Eat How the World’s Best BBQ Is Made On a Roadside Grill
Slathered on every piece of meat that comes off the grill—from delectable chicken to juicy pork chops served with lime—Ken’s secret signature sauce is legendary throughout the island. “Usually, barbeque sauce is thick, dark, and syrupy,” explains Natassia. “Ken’s orangey-red version has a slightly sweet tang that doesn’t overpower the protein and serves to enhance its overall flavor.” As a former teacher who also raises his own hogs and chickens, Ken knows a little something about barbeque—he’s been doing it for over 20 years at this smoky roadside stand shaded by a tarp and accompanied by a few simple plywood tables and chairs. “That’s what everyone loves about his place,” Natassia says. “It’s zero frills or fuss. Just succulent pieces of meat that will make even the most well-mannered adult gnaw on the bones and lick sauce off their fingers.”
The barbeque process is drawn-out and meticulous—starting with making the charcoal itself (Ken is adamant about using local coals) and smoking it for weeks. Then the meat is fully marinated and grilled until a crackly crust forms on the outside and a sublime, savory scent wafts down the street. True to Anguilla’s unique style of barbeque, the pieces are smoked until the flesh is tender but not quite falling off the bone. “You need to put in just a little effort to tear the meat away from the bone,” explains Natassia.
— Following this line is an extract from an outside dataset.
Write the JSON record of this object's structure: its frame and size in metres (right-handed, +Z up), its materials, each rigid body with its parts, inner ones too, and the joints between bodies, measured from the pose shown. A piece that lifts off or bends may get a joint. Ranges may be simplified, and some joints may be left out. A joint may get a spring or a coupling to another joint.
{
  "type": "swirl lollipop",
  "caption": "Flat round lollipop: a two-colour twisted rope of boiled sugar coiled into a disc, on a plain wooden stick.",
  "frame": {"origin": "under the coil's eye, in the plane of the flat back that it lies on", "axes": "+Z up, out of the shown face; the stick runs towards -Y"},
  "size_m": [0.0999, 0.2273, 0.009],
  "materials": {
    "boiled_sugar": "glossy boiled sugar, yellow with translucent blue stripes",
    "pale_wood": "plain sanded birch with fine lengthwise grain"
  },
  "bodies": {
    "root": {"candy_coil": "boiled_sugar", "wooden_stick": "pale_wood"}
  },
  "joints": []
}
The hardest part of the night, however, might be finding your way to Ken’s, since there’s no website, email address, or phone number associated with his wildly popular joint. But ask a local—or anyone at Malliouhana—and they’ll tell you how to get to his neighbor, a historical 100-year-old Anglican church. Or they’ll simply point you in the direction of the smoke rising from his grill, just like clockwork every Thursday, Friday, and Saturday.